■ Given task ■
Find "obj.data.transform(obj.matrix_world)" in the data, then restate the line it sits in and every later line word for word, ending with the last line.

□ □ □ □ □ □ □

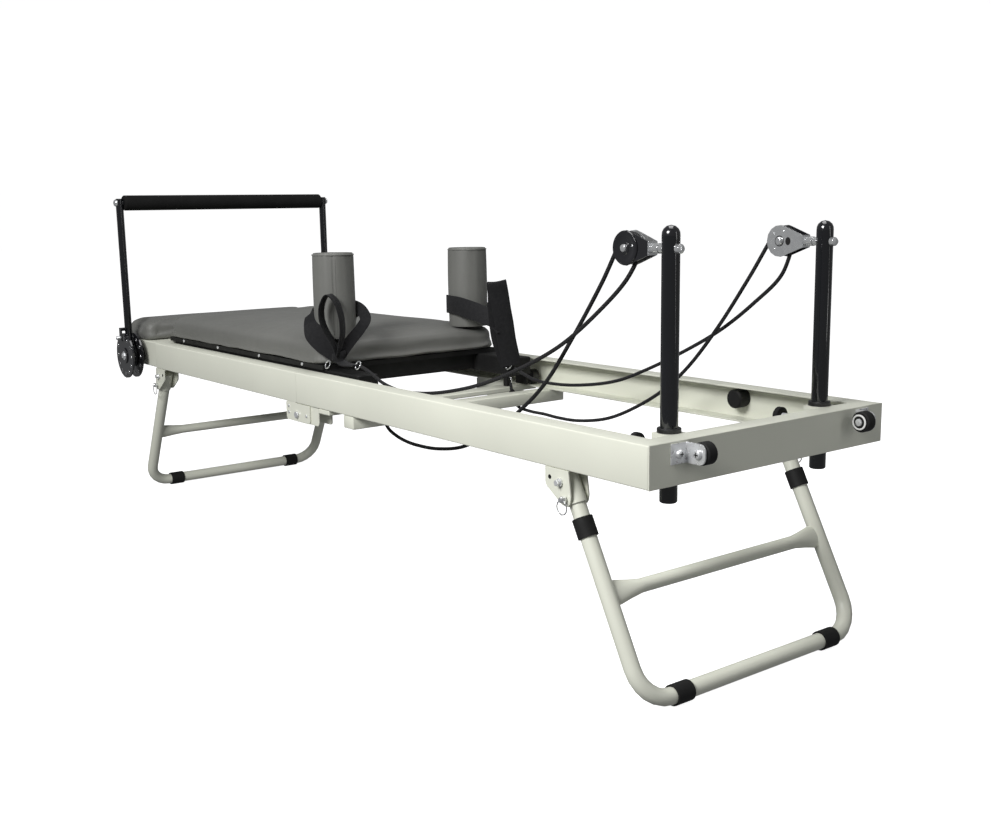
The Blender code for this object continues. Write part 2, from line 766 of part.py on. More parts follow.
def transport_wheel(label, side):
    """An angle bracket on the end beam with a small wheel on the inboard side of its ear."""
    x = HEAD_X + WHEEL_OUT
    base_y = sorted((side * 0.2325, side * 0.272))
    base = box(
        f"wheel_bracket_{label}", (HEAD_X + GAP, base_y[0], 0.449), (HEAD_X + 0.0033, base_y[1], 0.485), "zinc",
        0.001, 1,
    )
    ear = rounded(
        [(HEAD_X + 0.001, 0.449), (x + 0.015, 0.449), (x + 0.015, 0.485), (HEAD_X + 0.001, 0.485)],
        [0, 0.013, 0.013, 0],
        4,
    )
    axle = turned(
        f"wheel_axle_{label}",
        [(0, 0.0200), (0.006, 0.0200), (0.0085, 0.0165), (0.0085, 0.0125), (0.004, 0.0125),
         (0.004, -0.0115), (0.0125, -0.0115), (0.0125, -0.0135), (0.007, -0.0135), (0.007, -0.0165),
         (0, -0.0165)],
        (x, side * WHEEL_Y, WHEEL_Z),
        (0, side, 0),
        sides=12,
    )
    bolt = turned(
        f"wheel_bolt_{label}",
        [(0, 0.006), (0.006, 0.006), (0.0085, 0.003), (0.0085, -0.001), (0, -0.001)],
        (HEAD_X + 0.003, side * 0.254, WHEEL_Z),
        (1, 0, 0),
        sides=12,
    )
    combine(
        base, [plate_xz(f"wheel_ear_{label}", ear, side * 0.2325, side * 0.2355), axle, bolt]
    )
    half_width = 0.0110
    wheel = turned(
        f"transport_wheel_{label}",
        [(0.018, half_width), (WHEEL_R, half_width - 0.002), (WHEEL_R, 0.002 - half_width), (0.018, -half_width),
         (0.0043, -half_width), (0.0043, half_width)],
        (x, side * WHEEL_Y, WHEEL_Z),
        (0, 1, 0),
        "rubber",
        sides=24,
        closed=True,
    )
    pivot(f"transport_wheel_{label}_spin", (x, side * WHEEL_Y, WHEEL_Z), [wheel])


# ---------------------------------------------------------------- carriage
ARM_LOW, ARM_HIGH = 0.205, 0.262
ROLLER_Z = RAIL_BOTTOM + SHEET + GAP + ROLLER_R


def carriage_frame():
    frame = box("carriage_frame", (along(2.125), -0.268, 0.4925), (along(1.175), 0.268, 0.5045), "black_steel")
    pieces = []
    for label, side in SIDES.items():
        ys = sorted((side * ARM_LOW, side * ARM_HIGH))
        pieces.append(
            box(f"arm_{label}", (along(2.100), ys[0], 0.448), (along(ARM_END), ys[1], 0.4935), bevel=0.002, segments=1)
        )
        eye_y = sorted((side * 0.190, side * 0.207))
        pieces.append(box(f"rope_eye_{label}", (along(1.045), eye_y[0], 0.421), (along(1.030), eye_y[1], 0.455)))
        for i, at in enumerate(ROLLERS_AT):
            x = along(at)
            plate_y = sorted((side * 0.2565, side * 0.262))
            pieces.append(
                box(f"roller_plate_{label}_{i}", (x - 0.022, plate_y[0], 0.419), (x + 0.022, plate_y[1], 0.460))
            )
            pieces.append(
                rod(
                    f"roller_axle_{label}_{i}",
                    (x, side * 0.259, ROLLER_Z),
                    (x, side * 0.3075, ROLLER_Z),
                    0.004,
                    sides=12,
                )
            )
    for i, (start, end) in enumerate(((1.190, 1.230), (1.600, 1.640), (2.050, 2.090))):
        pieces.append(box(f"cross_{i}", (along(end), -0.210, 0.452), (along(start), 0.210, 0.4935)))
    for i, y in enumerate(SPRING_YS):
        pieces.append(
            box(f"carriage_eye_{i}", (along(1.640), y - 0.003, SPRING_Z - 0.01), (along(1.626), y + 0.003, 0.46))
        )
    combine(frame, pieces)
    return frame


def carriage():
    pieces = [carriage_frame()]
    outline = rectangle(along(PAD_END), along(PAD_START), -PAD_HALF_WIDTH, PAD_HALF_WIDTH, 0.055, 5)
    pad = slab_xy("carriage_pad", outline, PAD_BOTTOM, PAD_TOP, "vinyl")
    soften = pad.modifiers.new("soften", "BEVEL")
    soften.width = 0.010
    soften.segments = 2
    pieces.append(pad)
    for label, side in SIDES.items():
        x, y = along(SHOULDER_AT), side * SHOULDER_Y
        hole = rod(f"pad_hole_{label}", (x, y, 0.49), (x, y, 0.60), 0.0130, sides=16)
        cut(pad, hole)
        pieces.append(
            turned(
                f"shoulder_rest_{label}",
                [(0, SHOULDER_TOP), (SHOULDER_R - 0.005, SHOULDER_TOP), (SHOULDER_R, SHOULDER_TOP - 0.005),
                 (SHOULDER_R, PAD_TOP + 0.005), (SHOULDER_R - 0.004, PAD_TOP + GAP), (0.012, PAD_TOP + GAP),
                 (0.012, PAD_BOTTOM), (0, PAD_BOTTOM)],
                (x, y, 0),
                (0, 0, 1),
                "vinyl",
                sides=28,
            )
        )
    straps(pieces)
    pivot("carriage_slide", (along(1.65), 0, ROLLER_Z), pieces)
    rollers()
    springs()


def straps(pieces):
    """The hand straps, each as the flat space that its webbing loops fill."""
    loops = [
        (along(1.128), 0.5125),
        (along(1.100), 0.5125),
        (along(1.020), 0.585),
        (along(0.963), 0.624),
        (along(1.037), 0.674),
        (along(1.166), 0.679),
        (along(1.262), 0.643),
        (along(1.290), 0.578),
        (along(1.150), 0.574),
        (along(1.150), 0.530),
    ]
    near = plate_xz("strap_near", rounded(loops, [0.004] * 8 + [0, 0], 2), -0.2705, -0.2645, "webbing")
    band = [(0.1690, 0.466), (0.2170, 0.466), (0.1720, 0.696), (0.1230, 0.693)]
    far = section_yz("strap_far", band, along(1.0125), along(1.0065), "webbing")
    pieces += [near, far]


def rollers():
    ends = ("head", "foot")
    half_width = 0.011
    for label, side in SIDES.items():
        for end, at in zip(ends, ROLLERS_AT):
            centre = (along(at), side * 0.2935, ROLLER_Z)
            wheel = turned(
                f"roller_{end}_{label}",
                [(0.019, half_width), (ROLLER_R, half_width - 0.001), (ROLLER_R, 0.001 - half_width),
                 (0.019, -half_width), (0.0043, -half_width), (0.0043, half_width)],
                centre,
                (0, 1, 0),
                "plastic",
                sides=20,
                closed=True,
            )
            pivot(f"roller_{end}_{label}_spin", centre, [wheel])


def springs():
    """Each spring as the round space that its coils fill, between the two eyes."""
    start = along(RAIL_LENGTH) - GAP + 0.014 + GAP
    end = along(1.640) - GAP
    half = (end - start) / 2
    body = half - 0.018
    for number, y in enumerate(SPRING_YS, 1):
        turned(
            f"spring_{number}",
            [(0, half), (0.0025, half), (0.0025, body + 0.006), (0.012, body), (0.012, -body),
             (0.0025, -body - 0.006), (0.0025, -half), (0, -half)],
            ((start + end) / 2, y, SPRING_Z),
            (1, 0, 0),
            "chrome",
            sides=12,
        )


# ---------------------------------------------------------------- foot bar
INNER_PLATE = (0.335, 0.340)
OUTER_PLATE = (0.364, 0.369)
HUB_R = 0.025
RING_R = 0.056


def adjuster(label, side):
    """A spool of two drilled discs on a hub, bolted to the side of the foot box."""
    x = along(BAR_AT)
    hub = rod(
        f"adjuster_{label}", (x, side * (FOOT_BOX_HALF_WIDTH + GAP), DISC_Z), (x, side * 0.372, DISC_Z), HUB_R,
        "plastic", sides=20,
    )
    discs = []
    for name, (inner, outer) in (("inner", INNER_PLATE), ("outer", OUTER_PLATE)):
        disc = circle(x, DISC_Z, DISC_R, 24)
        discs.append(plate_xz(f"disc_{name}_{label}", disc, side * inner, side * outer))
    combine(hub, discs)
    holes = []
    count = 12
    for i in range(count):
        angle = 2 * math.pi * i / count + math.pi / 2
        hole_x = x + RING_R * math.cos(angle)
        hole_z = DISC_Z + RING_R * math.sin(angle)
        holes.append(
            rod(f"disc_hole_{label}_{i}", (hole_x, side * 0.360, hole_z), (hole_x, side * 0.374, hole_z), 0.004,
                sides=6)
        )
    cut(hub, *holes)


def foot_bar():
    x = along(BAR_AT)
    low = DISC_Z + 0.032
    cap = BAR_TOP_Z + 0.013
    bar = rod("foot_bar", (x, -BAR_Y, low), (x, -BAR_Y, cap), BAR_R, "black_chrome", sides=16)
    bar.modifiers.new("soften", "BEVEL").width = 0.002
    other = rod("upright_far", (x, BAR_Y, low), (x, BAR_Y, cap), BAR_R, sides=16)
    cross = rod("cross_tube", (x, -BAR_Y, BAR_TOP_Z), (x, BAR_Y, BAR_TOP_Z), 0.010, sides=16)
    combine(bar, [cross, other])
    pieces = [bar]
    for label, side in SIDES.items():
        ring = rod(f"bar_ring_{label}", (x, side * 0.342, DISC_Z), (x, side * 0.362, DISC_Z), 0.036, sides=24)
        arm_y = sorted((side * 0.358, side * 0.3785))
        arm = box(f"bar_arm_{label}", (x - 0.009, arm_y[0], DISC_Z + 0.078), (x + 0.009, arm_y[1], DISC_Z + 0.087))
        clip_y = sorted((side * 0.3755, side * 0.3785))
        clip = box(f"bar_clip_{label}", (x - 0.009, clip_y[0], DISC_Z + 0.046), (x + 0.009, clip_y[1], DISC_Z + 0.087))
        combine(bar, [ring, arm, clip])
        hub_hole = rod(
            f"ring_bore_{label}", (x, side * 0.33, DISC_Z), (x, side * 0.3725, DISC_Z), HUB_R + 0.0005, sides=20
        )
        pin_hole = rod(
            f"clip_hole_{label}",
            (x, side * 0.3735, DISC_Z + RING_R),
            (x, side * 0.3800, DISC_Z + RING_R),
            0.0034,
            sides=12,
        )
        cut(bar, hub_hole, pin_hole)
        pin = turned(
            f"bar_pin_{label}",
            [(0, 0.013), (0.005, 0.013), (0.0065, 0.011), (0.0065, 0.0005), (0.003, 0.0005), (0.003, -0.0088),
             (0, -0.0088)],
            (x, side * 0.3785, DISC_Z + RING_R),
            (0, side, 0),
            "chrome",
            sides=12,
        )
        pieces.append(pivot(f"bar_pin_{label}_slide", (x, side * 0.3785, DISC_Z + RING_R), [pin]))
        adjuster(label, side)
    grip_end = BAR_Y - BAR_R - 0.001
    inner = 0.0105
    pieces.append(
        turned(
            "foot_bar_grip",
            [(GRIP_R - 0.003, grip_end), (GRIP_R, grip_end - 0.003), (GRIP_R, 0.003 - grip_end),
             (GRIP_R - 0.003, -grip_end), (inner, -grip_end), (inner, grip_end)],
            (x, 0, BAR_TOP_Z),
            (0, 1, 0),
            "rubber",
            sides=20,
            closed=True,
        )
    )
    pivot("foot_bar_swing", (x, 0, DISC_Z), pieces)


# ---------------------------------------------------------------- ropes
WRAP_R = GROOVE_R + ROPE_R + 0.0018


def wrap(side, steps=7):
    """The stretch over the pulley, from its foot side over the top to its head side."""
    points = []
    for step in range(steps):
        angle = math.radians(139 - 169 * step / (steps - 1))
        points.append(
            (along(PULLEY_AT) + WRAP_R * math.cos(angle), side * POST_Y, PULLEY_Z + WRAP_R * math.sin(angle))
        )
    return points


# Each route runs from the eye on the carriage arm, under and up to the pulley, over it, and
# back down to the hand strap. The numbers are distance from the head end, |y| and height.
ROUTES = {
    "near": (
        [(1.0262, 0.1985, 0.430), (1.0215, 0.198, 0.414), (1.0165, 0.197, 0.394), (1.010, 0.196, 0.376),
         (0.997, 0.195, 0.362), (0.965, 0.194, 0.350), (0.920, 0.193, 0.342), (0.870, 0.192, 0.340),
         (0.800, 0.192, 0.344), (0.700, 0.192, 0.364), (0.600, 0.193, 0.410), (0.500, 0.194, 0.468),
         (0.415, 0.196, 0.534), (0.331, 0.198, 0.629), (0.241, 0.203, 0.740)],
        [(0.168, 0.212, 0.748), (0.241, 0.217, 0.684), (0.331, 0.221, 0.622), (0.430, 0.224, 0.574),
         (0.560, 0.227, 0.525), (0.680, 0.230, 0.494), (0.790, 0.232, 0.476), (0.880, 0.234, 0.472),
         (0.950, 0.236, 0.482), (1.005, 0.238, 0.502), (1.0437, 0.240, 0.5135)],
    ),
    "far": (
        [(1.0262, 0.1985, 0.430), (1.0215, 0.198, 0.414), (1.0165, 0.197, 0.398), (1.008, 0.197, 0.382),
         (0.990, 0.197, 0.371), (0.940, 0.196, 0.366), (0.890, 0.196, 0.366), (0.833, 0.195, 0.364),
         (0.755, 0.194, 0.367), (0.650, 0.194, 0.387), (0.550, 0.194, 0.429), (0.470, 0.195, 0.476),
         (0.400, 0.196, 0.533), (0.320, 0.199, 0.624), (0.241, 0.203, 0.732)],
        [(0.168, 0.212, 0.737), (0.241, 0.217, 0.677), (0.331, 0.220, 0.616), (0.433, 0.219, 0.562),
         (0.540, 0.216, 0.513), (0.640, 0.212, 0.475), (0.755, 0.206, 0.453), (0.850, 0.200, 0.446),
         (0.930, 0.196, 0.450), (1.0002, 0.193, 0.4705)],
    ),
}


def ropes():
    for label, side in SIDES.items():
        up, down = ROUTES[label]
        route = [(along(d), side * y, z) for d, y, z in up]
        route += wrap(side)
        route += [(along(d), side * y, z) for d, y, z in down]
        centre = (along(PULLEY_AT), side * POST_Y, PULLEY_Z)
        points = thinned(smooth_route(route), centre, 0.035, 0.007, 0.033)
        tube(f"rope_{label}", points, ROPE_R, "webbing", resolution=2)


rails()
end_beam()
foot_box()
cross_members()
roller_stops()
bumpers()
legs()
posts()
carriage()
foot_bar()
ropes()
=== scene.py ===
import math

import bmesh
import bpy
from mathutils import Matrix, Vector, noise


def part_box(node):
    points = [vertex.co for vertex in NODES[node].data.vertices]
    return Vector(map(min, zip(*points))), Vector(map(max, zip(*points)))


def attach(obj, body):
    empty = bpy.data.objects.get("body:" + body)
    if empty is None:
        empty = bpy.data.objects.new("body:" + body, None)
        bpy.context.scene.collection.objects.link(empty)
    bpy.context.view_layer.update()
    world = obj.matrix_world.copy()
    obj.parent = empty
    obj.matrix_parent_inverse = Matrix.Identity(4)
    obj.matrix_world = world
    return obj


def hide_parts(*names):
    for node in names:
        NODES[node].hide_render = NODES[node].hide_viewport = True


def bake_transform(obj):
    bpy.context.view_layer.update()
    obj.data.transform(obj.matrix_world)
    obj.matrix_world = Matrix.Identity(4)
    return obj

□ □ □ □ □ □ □

■ Answer below ■
    obj.data.transform(obj.matrix_world)
    obj.matrix_world = Matrix.Identity(4)
    return obj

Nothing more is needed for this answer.